You do have a choice, which is really the first step to being empowered
to respond in the Spirit. You can never reduce relationships to
guaranteed steps, but this is somewhat how the process can go:
1. Recognize that you have a choice because Christ dwells in you
by the Holy Spirit empowering a new creation self within
2. Pray in your heart for God’s power, grace, and love to
flow through you
3. Call on the vision you have of the other of who he or she
really is in Christ
4. Remember your calling to submit to the other for the sake of
drawing out the Christ in him or her
5. Look past the other’s fleshly response and choose to
forgive and to move it to call out of him or her something and someone
truer and deeper
6. See…Enter…Pour…Release
You see, all of us, because of our sinful nature still lurking within,
run from our callings to be mighty men and women of God. We run
from our calling to live lives of faith, hope, and love. We do so
because it requires more of us than we think we have to give or simply
do not want to give. We run from love into self-protection.

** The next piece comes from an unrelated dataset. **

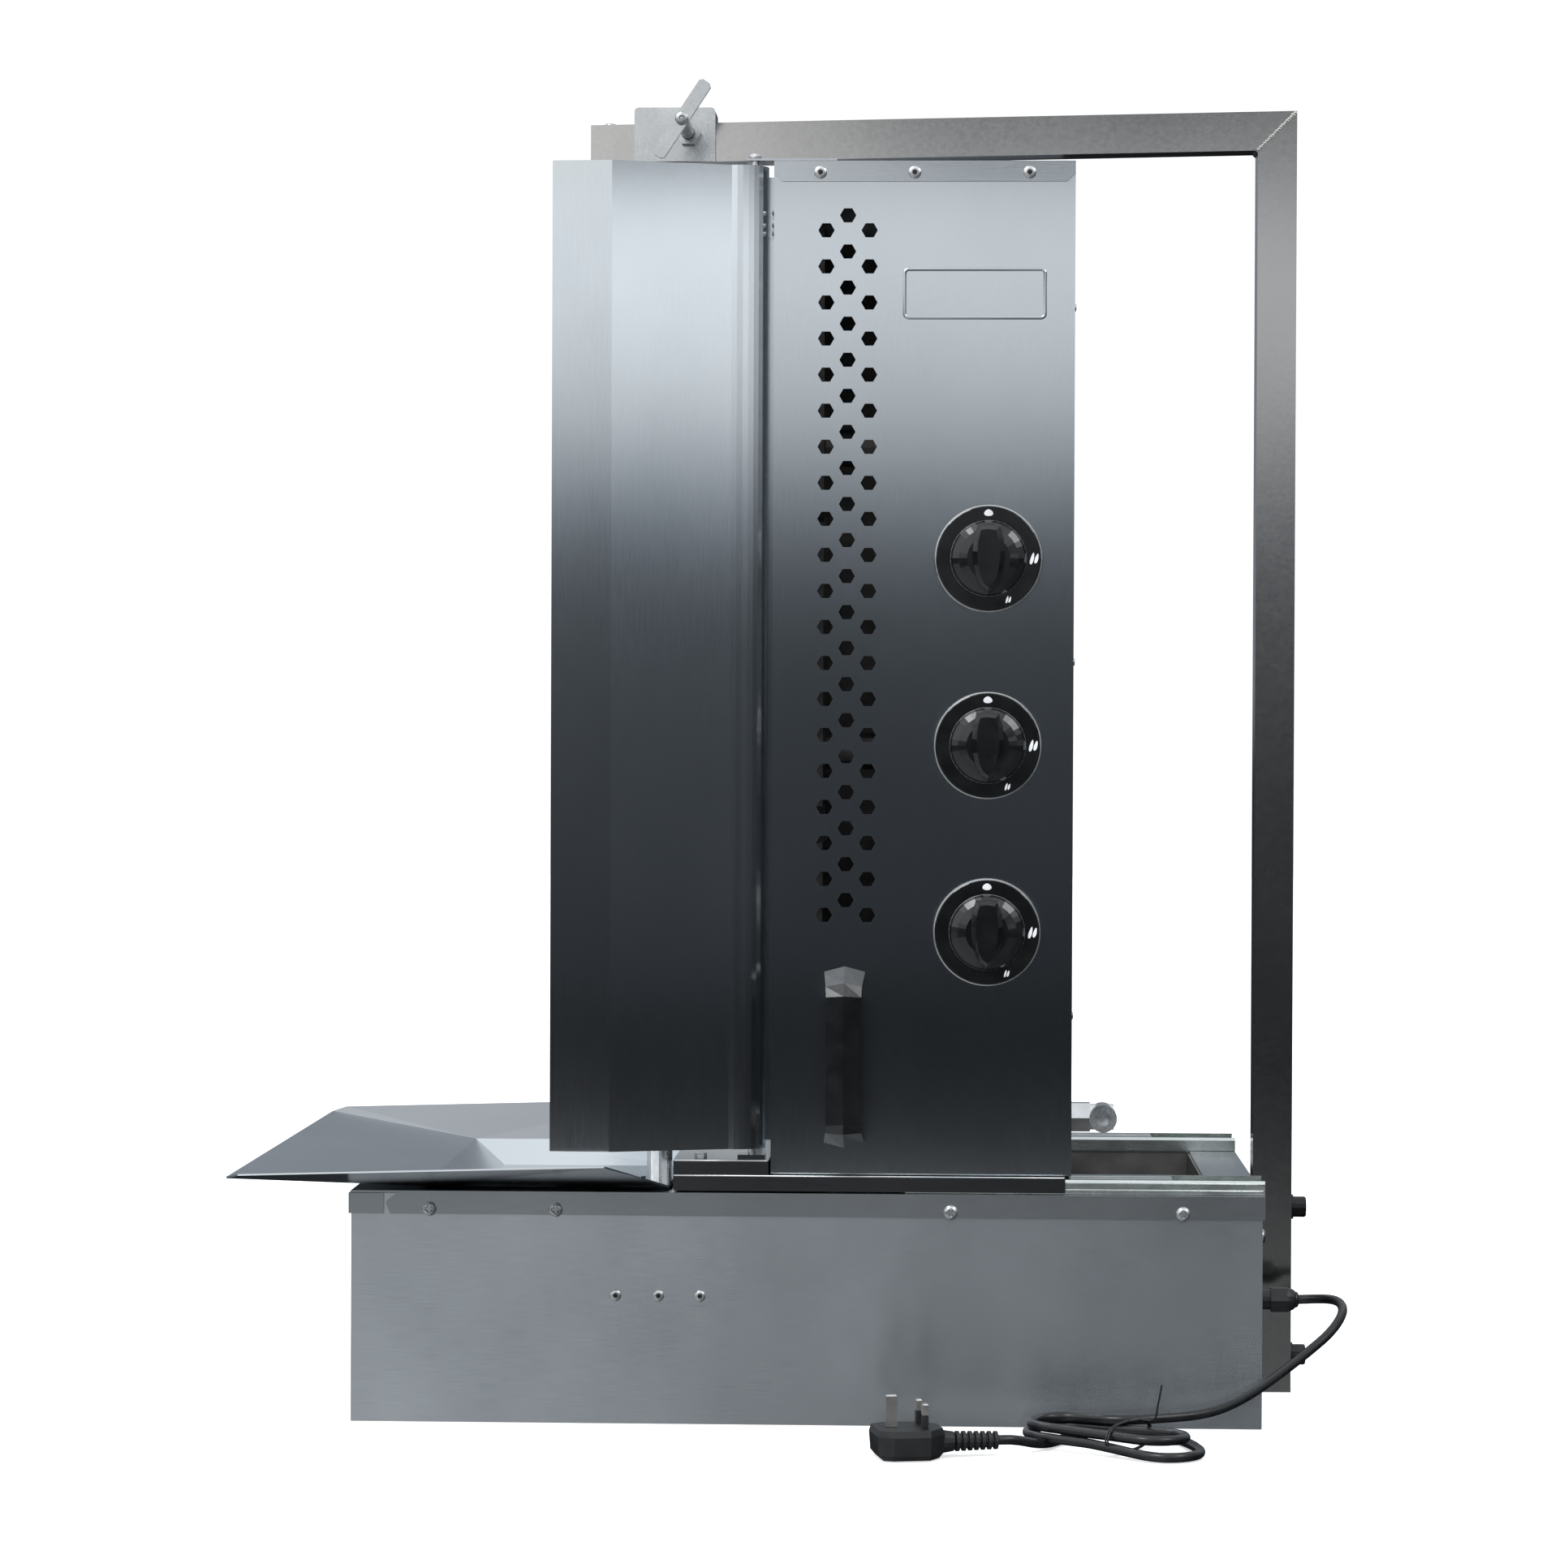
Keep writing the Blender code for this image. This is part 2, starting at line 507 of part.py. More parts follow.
def knobs():
    """Push-and-turn gas knobs: a printed skirt and a grip that turn together on a sprung stem."""
    x, y = KNOB_X, -BOX_HY
    rb, rk = SKIRT_D / 2, KNOB_D / 2
    for k, z in enumerate(KNOB_Z, 1):
        skirt = turned(f"knob_skirt_{k}", "Y", (x, z),
                       [(rb - 0.0004, y - 0.0046), (rb, y - 0.0050), (rb, y - 0.0060),
                        (rb - 0.0012, y - 0.0066)], 36)
        cut(skirt, rod(f"skirt_way_{k}", "Y", (x, z), 0.0036, y - 0.02, y + 0.02, 16))
        look(smooth(skirt), (0.02, 0.02, 0.02), 0.12, 0.0)
        stem = rod(f"valve_stem_{k}", "Y", (x, z), 0.0030, y - 0.016, -0.170, 16)
        look(smooth(stem), (0.6, 0.6, 0.6), 0.35)
        knob = turned(f"knob_{k}", "Y", (x, z),
                      [(rk, y - 0.0069), (rk, y - 0.0095), (rk - 0.0015, y - 0.0122),
                       (rk - 0.0060, y - 0.0150), (rk - 0.012, y - 0.0164)], 36)
        half = [(0.0085, 0.0238), (0.0118, 0.0150), (0.0128, 0.0050), (0.0120, -0.0060),
                (0.0096, -0.0155), (0.0056, -0.0225)]
        lens = [(0, 0.0246), *half, (0, -0.0258), *((-u, v) for u, v in reversed(half))]
        low = [(x + u, y - 0.009, z + v) for u, v in lens]
        mid = [(x + u * 0.90, y - 0.0215, z + v * 0.95) for u, v in lens]
        top = [(x + u * 0.64, y - 0.0260, z + v * 0.84) for u, v in lens]
        add(knob, rings(f"knob_grip_{k}", [low, mid, top]))
        cut(knob, rod(f"knob_bore_{k}", "Y", (x, z), 0.0034, y - 0.0165, y, 16))
        look(smooth(knob), (0.02, 0.02, 0.02), 0.15, 0.2)


# Doors

def door_line():
    """The sheet's section on the control side: outer edge, fold, flat, then the rolled edge."""
    start = math.radians(180 + 90 - DOOR_ANGLE)
    cx, cy, r = ROLL_X, -ROLL_Y, ROLL_R
    first = (cx + r * math.cos(start), cy + r * math.sin(start))
    run = (first[0] - DOOR_FOLD_X) / math.cos(math.radians(DOOR_ANGLE))
    fold = (DOOR_FOLD_X, first[1] - run * math.sin(math.radians(DOOR_ANGLE)))
    pts = [DOOR_EDGE, fold]
    steps = 9
    for i in range(steps + 1):
        t = start + (2 * math.pi - start) * i / steps
        pts.append((cx + r * math.cos(t), cy + r * math.sin(t)))
    return pts


def doors():
    line = door_line()
    for name, s in (("right", -1), ("left", 1)):
        pts = [(x, y if s < 0 else -y) for x, y in line]
        section = sheet_line(pts, DOOR_T, 1 if s < 0 else -1)
        door = prism(f"door_{name}", section, "Z", DOOR_LOW, DOOR_HIGH)
        inner = [(x, y if s < 0 else -y) for x, y in line[2:]]
        mid = Vector((ROLL_X, s * ROLL_Y))
        inner = [tuple(mid + (Vector(p) - mid) * (1 - 0.5 * DOOR_T / ROLL_R)) for p in inner]
        near = [(HINGE_X + 0.0068, s * (HINGE_Y - 0.0105)), (ROLL_X - 0.018, s * 0.1757)]
        for k, z in enumerate((DOOR_LOW + 0.001, DOOR_HIGH - 0.0025)):
            tab = prism(f"door_tab_{name}_{k}", inner + near, "Z", z, z + 0.0015)
            add(door, tab)
        cut(door, rod(f"door_eye_{name}", "Z", (HINGE_X, s * HINGE_Y), 0.0031, 0.1, 1.0, 16))
        look(smooth(door, 12), STEEL, 0.34)
        pin = turned(f"door_pin_{name}", "Z", (HINGE_X, s * HINGE_Y),
                     [(0.0027, 0.1945), (0.0027, 0.9283), (0.0046, 0.9283), (0.0046, 0.9296),
                      (0.0032, 0.9315)], 16)
        look(smooth(pin), (0.55, 0.55, 0.55), 0.4)


# Top bracket

def bracket():
    x0, x1, z0, z1 = SADDLE_X0, SADDLE_X1, SADDLE_LOW, SADDLE_TOP
    h, t = 0.0195, 0.0015
    saddle = box("top_saddle", (x0, x1), (-h, h), (z0, z1))
    cut(saddle, box("saddle_under", (x0 - 0.01, x1 + 0.01), (-h + t, h - t), (0.9, z1 - t)))
    for a, b in ((x0, 1), (x1, -1)):
        clip = prism(f"saddle_corner_{b}", [(a - b * 0.01, z1 + 0.01), (a + b * 0.003, z1 + 0.01),
                     (a + b * 0.003, z1), (a + b * 0.0009, z1 - 0.0009), (a, z1 - 0.003),
                     (a - b * 0.01, z1 - 0.003)], "Y", -0.05, 0.05)
        cut(saddle, clip)
    cut(saddle, rod("saddle_way", "Y", (CLAMP_X, CLAMP_Z), 0.0056, -h - 0.01, -h + 0.01, 20))
    look(saddle, (0.6, 0.62, 0.64), 0.3)
    pin = turned("centre_pin", "Z", (SPIT_X, 0),
                 [(0.0015, 0.914), (0.0033, 0.918), (0.0033, z1 - t - GAP)], 16)
    look(smooth(pin), (0.55, 0.55, 0.55), 0.35)


def clamp():
    x, z, t = CLAMP_X, CLAMP_Z, 0.0015
    y = -0.0195
    nut = prism("clamp_nut", circle(x, z, 0.0098, 6), "Y", y - GAP - 0.008, y - GAP)
    cut(nut, rod("nut_bore", "Y", (x, z), 0.0053, -0.1, 0, 20))
    look(nut, (0.7, 0.72, 0.72), 0.3)
    screw = rod("clamp_screw", "Y", (x, z), 0.0049, -0.1085, -0.0160, 24)
    c = Vector((x, CLAMP_OUT, z))
    a = math.radians(TBAR_TILT)
    along = Vector((math.cos(a), 0, math.sin(a)))
    across = Vector((-math.sin(a), 0, math.cos(a)))
    half, wide, nip = 0.0335, 0.0052, 0.0022
    flat = [(half, nip - wide), (half, wide - nip), (half - nip, wide), (nip - half, wide),
            (-half, wide - nip), (-half, nip - wide), (nip - half, -wide), (half - nip, -wide)]
    bar = []
    for y in (-0.00225, 0.00225):
        points = [c + along * u + across * v for u, v in flat]
        bar.append([(q.x, q.y + y, q.z) for q in points])
    add(screw, rings("clamp_bar", bar))
    look(smooth(screw), (0.75, 0.77, 0.77), 0.25)


# Mains lead

def gland():
    y, z = GLAND_Y, GLAND_Z
    body = prism("cable_gland", circle(y, z, 0.0102, 6), "X", 0.3470, 0.3600)
    add(body, prism("gland_locknut", circle(y, z, 0.0096, 6), "X", 0.3343, 0.3385))
    add(body, rod("gland_thread", "X", (y, z), 0.0076, 0.322, 0.348, 16))
    add(body, turned("gland_nose", "X", (y, z), [(0.0092, 0.3590), (0.0088, 0.3615),
                                                 (0.0074, 0.3645), (0.0056, 0.3662)], 16))
    cut(body, rod("gland_bore", "X", (y, z), 0.0039, 0.3, 0.4, 16))
    look(smooth(body), (0.025, 0.025, 0.025), 0.5, 0.0)


LEAD = [(0.3450, -0.1000, 0.0824), (0.3570, -0.1000, 0.0824), (0.3665, -0.1001, 0.0825),
        (0.3776, -0.1023, 0.0832), (0.3874, -0.1082, 0.0841), (0.3946, -0.1174, 0.0840),
        (0.3980, -0.1286, 0.0818), (0.3973, -0.1396, 0.0773), (0.3924, -0.1502, 0.0709),
        (0.3841, -0.1606, 0.0634), (0.3733, -0.1712, 0.0560), (0.3610, -0.1840, 0.0485),
        (0.3487, -0.1980, 0.0417), (0.3368, -0.2115, 0.0355), (0.3250, -0.2250, 0.0300),
        (0.3120, -0.2385, 0.0250), (0.2980, -0.2500, 0.0212), (0.2830, -0.2595, 0.0193),
        (0.2680, -0.2668, 0.0187), (0.2560, -0.2710, 0.0184)]
TAIL = [(0.1675, -0.3085, 0.0058), (0.1615, -0.3140, 0.0075), (0.1555, -0.3190, 0.0092),
        (0.1490, -0.3230, 0.0103), (0.1429, -0.3250, 0.0105)]
HANK_X, HANK_Y, HANK_TURN = 0.2240, -0.3000, -32.0
HANK_HALF, HANK_R, HANK_HIGH = 0.038, 0.030, 0.0215


def along(points, step):
    """A Catmull-Rom curve through the points, sampled about every step."""
    pts = [Vector(p) for p in points]
    pts = [pts[0] * 2 - pts[1]] + pts + [pts[-1] * 2 - pts[-2]]
    out = []
    for i in range(1, len(pts) - 2):
        a, b, c, d = pts[i - 1:i + 3]
        n = max(1, round((c - b).length / step))
        for k in range(n):
            t = k / n
            out.append(0.5 * (2 * b + (c - a) * t + (2 * a - 5 * b + 4 * c - d) * t * t
                              + (3 * b - a - 3 * c + d) * t ** 3))
    out.append(pts[-2])
    return out


def tube(name, points):
    data = bpy.data.curves.new(name, "CURVE")
    data.dimensions = "3D"
    data.bevel_depth = CORD_D / 2
    data.bevel_resolution = 2
    data.use_fill_caps = True
    spline = data.splines.new("POLY")
    spline.points.add(len(points) - 1)
    for point, co in zip(spline.points, points):
        point.co = (*co, 1)
    obj = bpy.data.objects.new(name, data)
    bpy.context.scene.collection.objects.link(obj)
    return look(obj, (0.02, 0.02, 0.02), 0.45, 0.0)


def lead():
    tube("cord_lead", along(LEAD, 0.018))
    tube("cord_tail", along(TAIL, 0.018))
    turn = math.radians(HANK_TURN)
    outline = []
    for i in range(32):
        t = 2 * math.pi * (i + 0.5) / 32
        u = math.copysign(HANK_HALF, math.cos(t)) + HANK_R * math.cos(t)
        v = HANK_R * math.sin(t)
        outline.append((HANK_X + u * math.cos(turn) - v * math.sin(turn),
                        HANK_Y + u * math.sin(turn) + v * math.cos(turn)))
    hank = prism("cord_hank", outline, "Z", 0.0004, HANK_HIGH)
    look(hank, (0.02, 0.02, 0.02), 0.45, 0.0)


def plug():
    """Three-pin plug on its back, with its pins up, its flex leaving towards the hank."""
    turn = math.radians(PLUG_TURN)

    def world(u, v, z):
        return (PLUG_X + u * math.cos(turn) - v * math.sin(turn),
                PLUG_Y + u * math.sin(turn) + v * math.cos(turn), z)

    def ring(z, inset):
        half, w = 0.0245 - inset, 0.0245 - inset
        pts = [(-half, -0.017), (-half, 0.017), (-0.014, w), (0.012, w), (half, 0.010),
               (half, -0.010), (0.012, -w), (-0.014, -w)]
        return [world(u, v, z) for u, v in pts]
    body = rings("mains_plug", [ring(0.0005, 0.004), ring(0.004, 0.001), ring(0.017, 0.0),
                                ring(0.0215, 0.0015)])
    section = [(0.0200, 0.0088), (0.0325, 0.0070)]
    for i in range(7):
        u, r = 0.0335 + 0.0046 * i, 0.0072 - 0.00013 * i
        section += [(u, r * 0.74), (u + 0.0006, r), (u + 0.0030, r), (u + 0.0036, r * 0.74)]
    boot = []
    for u, r in section:
        boot.append([world(u, r * math.cos(a), 0.0105 + r * math.sin(a))
                     for a in (2 * math.pi * j / 14 for j in range(14))])
    add(body, rings("plug_boot", boot))
    for k, (u, v, dx, dy, high) in enumerate(((-0.0120, 0, 0.0040, 0.0020, 0.0442),
                                              (0.0100, -0.0111, 0.0020, 0.00315, 0.0392),
                                              (0.0100, 0.0111, 0.0020, 0.00315, 0.0392))):
        def foot(z, c=0.0):
            return [world(u + a * (dx - c), v + b * (dy - c), z)
                    for a, b in ((-1, -1), (1, -1), (1, 1), (-1, 1))]
        add(body, rings(f"plug_pin_{k}", [foot(0.018), foot(high - 0.001), foot(high, 0.0007)]))
    cut(body, rings("boot_bore", [[world(u, 0.0039 * math.cos(a), 0.0105 + 0.0039 * math.sin(a))
                                   for a in (2 * math.pi * j / 14 for j in range(14))]
                                  for u in (0.050, 0.08)]))
    look(body, (0.02, 0.02, 0.02), 0.4, 0.0)


def main():
    clear()
    for step in (base_shell, deck, well, motor, slides, mast, catch_pan, spit, sled,
                 side_panels, name_frame, burner_shell, burners, gas_train, hinge_plates,
                 handle, knobs, doors, bracket, clamp, gland, lead, plug):
        step()


main()
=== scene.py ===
"""Looks of the vertical rotisserie grill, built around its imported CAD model."""

import math

import bmesh
import bpy
from mathutils import Matrix, Vector

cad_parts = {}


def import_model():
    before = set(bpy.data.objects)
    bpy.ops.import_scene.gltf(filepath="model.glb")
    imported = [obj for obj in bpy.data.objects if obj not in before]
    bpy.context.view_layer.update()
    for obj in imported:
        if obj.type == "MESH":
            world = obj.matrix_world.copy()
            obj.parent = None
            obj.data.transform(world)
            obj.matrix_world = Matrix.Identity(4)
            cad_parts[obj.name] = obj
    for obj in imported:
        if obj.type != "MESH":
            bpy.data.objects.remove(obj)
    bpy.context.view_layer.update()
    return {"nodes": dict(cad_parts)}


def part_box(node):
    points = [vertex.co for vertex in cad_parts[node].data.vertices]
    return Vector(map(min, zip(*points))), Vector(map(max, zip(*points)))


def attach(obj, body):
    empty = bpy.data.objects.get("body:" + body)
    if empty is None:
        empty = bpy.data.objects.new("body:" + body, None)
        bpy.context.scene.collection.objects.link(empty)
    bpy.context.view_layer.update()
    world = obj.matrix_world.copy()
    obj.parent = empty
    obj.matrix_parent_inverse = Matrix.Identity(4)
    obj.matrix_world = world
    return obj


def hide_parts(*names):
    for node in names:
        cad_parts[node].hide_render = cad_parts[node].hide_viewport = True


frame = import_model()
NODES = frame["nodes"]

# ---------------------------------------------------------------- Driving sizes
CORD_D = 0.007
PANEL_Y = -0.190
KNOB_X = 0.132
KNOB_Z = (0.3617, 0.4984, 0.6351)
GRIP_R, SKIRT_R = 0.02775, 0.039
RIM_Y = 0.2018
COVER_Y = 0.1915
TUBE = 0.030
WELD_PITCH = 0.0022
GLAND_Y, GLAND_Z, GLAND_END = -0.100, 0.0824, 0.3652
CLAMP_X, CLAMP_Y, CLAMP_Z = -0.099, -0.1085, 0.9685
SHELF_X, SHELF_Y, SHELF_Z = (-0.139, -0.1075, -0.077), 0.2000, 0.0940
MARK_R = 0.0334
TILE_PITCH, TILE_FACE_X = 0.0042, -0.0190
PLUG_X, PLUG_Y = 0.0770, -0.3390
BADGE_R = 0.0013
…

We run from faith into cynicism. We run from hope into immediate
gratification. We structure our lives so that the majority of our
time is spent in activities we feel most competent in.
So everyone of needs to have people in our life who love us enough to
fight for our souls, who believe in us when we no longer do, who refuse
to let us settle to be anything less than all we can be in Christ.
Is there someone in your life fighting to bring out the Christ in
you? Have you been open and grateful for this pursuit?
Whose soul are you fighting for…your spouse, children, friends,
brothers and sisters in Christ? Let the Word and Spirit of God
come to you today to encourage and empower you to reclaim God’s
high calling and missional purposes your relationships!